Once the United States of America shows its hand, the Chinese authorities too might find it relatively easy to despatch material assistance, including military equipment, to Nepali insurgents; the contiguous nature of the borders of the two countries would help such infiltration of weapons.
It is for New Delhi to decide whether instability of this nature along its northern borders is healthy, and welcome.
The American intrusion can perhaps be avoided if the government of India stands aside and encourages Nepal's traditional parties to come to an understanding with the Maoists on the basis of an agreed programme which underwrites the multi-party democratic process.
Such an understanding will immediately sound the death knell for monarchy, and even the Americans will not dare to intervene.

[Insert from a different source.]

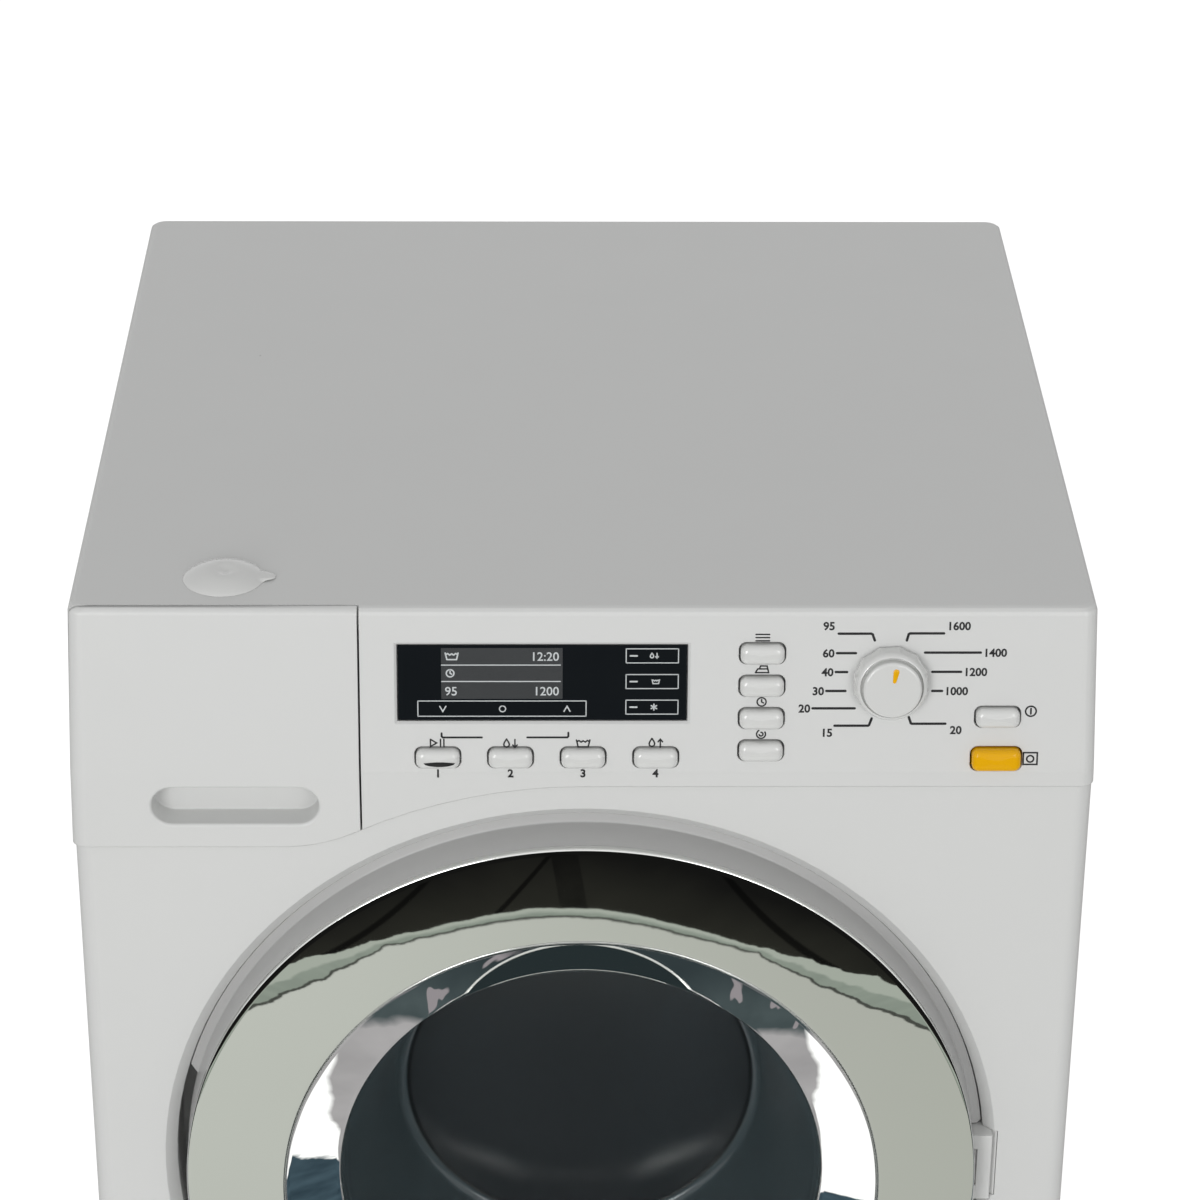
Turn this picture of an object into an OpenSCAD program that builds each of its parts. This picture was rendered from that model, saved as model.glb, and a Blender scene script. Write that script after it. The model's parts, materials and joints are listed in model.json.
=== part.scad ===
// Toy front-loading washing machine, about 18 x 19 x 26 cm.
// Millimetres. +X is to the right seen from the front, +Y to the back, +Z up.
// The origin is the middle of the bottom, on the surface that the feet stand on.

/* [Casing] */
// Width of the lower casing
body_w = 184; // [176:1:200]
// Depth of the casing without the door
body_d = 182; // [178:1:200]
// Height from the floor to the top face
total_h = 260; // [256:1:275]
// Height of the feet under the casing
foot_h = 4; // [3:0.5:8]
// Radius of a foot
foot_r = 9; // [6:0.5:12]
// Distance of a foot's axis from the casing's sides
foot_inset = 18; // [15:1:25]
// Thickness of the moulded walls
wall = 2.4; // [2:0.1:2.8]
// Radius of the casing's upright corners
corner_r = 3; // [2.8:0.1:6]
// How deep the rear panel sits inside the casing
rear_inset = 7; // [6:0.5:10]
// Width of the flange that the rear panel rests on
rear_flange = 4; // [3:0.5:6]

/* [Top cover and control panel] */
// How far the cover's top edge lies inside the casing's side
cover_inset = 0.6; // [0.4:0.1:1.6]
// Draft of the cover's sides, in degrees
cover_draft = 1.3; // [0.5:0.1:1.6]
// Height of the cover's side skirt
cover_skirt_h = 33.6; // [32:0.2:36]
// How far the panel's upper edge leans back behind the casing's front
panel_lean_y = 4.4; // [3:0.1:6]
// How far the panel's lower part stands in front of the casing
panel_proud = 0.6; // [0.4:0.1:1]
// Height from the crease of the panel to the top face
crease_drop = 30.6; // [30:0.2:32]
// Radius of the cover's upright corners
cover_corner_r = 2.6; // [2:0.1:4]
// Rounding of the cover's top edge
top_edge_r = 1.3; // [0.8:0.1:2]
// Gap along the seams of the casing
seam_gap = 0.35; // [0.3:0.05:0.5]

/* [Panel's lower edge] */
// Extra depth of the panel where the drawer is
drawer_drop = 12.6; // [11:0.2:13.4]
// Radius of the long sweep beside the door
sweep_r = 93; // [88:1:100]
// Radius that blends the sweep into the drawer's lower edge
blend_r = 30; // [26:1:34]

/* [Detergent drawer] */
// Distance of the drawer's seam from the middle of the machine
drawer_seam_x = 39.8; // [38.6:0.2:40.6]
// How far the drawer's front wraps round the corner
drawer_wrap = 6; // [5.5:0.5:8]
// Length of the drawer's tray
tray_d = 72; // [60:1:80]
// Height of the drawer's tray
tray_h = 22; // [18:1:24]
// Thickness of the tray's walls
tray_wall = 1.6; // [1.2:0.1:2]
// Running gap round the tray
tray_gap = 0.6; // [0.5:0.1:1]
// Width of the grip slot
grip_w = 30; // [26:1:32]
// Height of the grip slot
grip_h = 7.4; // [6.8:0.1:8]
// Depth of the grip slot
grip_d = 5.2; // [5:0.1:6]
// Distance of the grip slot's middle from the middle of the machine
grip_x = 62.6; // [61:0.2:64]
// Distance of the grip slot's middle below the top face
grip_drop = 37.7; // [36.6:0.1:38.4]

/* [Display and buttons] */
// Width of the display
display_w = 51.4; // [48:0.2:52]
// Height of the display
display_h = 14.1; // [12:0.1:14.6]
// Distance of the display's middle from the middle of the machine, negative to the left
display_x = -7.3; // [-8:0.1:-6]
// Distance of the display's middle down the panel
display_u = 14.05; // [13.6:0.1:14.6]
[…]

Admittedly, the Indian authorities have to take into account other considerations. Nepal as a land-locked country is heavily dependent on India for ingress and exit of both men and goods. Given the significant presence there of Indian business and industry groups, the urge to butt in that country's affairs is not easily controllable. There is, besides, an aching in the heart as well, caused by the threat represented by any talk of democratic reforms in Bhutan which a settlement in Nepal might set off.
But can New Delhi build non-destructible dikes against the tide of history for ever?